It’s interesting that so many people involved in space and astronomy can point to a particular moment when they became interested in the field as a career. For astronaut Stephanie Wilson it happened when she was about 13 years old.
“I was given a school assignment to interview somebody who worked in an interesting career field,” Wilson recalled. “I was interested in astronomy at the time, so I interviewed an astronomy professor at Williams College.”
Wilson said she was fascinated by the opportunities to travel, do research, and teach to which a career in astronomy might lead.
“That was my first interest in space and my introduction to science,” Wilson said.
Wilson spoke Saturday at the Museum of Flight in a presentation to the Michael P. Anderson Memorial Aerospace Program. The program, named after the Washington-native astronaut who died in the space shuttle Columbia tragedy in 2003, aims to provide inspiration and role models for students who are underrepresented in aerospace.

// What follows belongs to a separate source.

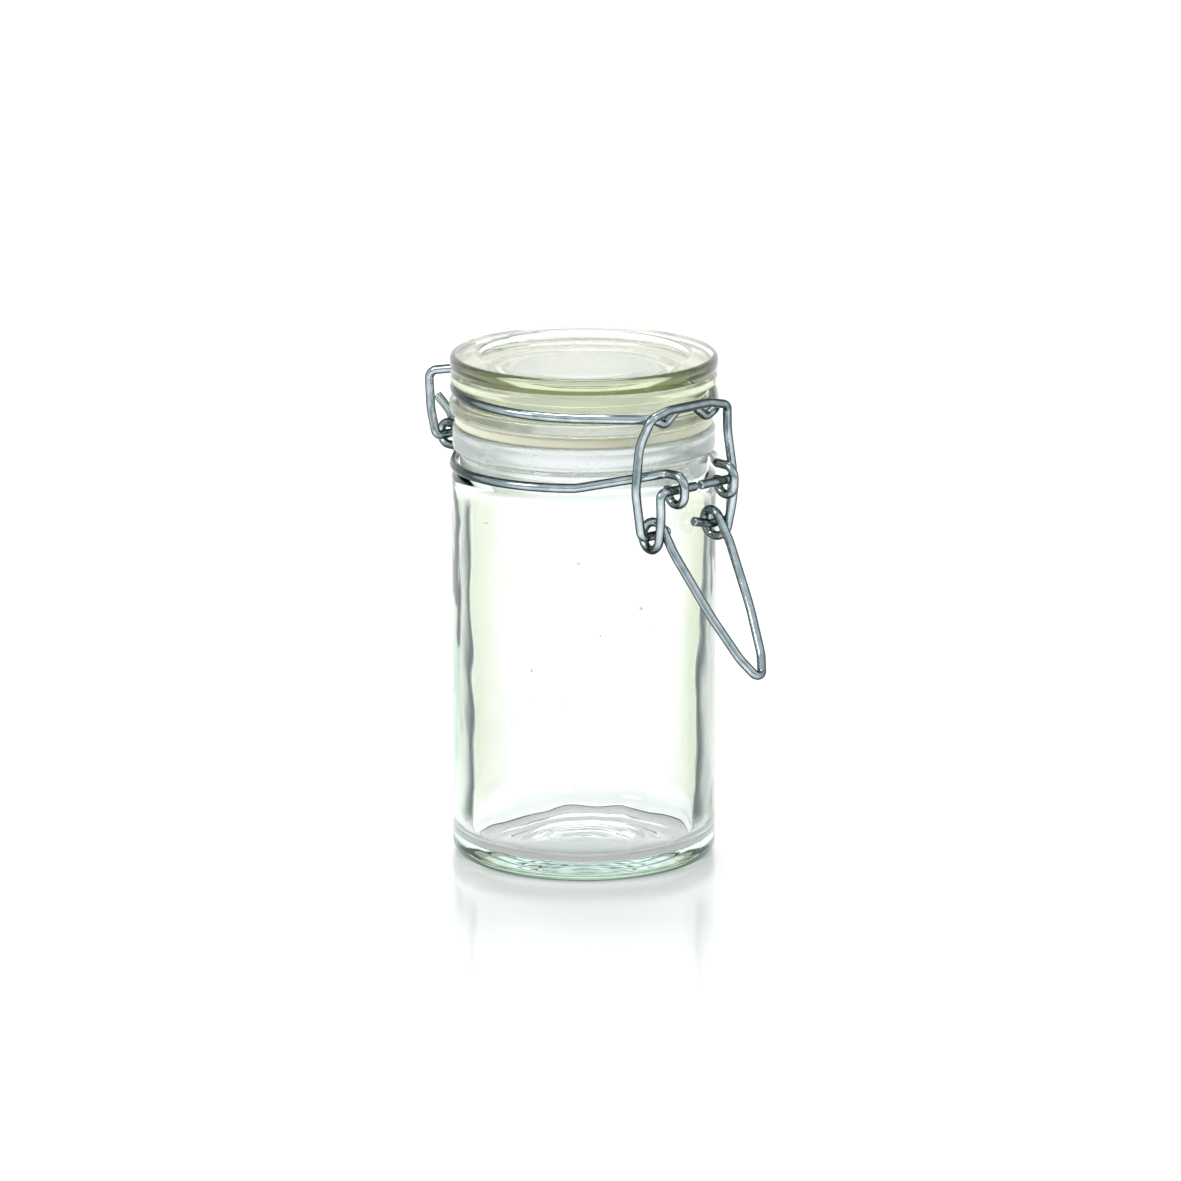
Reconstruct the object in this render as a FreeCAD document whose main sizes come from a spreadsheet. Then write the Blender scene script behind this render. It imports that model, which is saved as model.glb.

“It really started a thought process about what other opportunities were available and what were some other ways that I could function in aerospace,” Wilson said of her talk with the astronomy professor. “I also had an inerest in working with my hands and understanding how devices are put together, so I did decide to study engineering in college.”
She earned degrees in engineering science at Harvard and in aerospace engineering at the University of Texas. Wilson held jobs in structural dynamics, robotics, and spacecraft attitude control before becoming part of the astronaut class of 1996. She was the second African-American woman to fly in space, going on three shuttle missions to the International Space Station. During her presentation Wilson showed video of highlights of her STS-131 mission in 2010. She has logged 42 days in space, and hopes to go again. She said she’d especially enjoy a longer mission during which she could spend six months on the ISS.
Michael Anderson was part of the 1995 astronaut class, and Wilson met and flew with him during her early days with NASA. She said that gives her some extra affinity for his namesake aerospace program’s goals.
“I really hope that people see that, as a woman and as an engineer, I tried to worked hard in that field, I did the best that I could to advance those fields,” Wilson said. “I also hope that people see that I tried to make a path so that people could follow in those footsteps and continue on their work. I hope that young people will see that anything is possible.”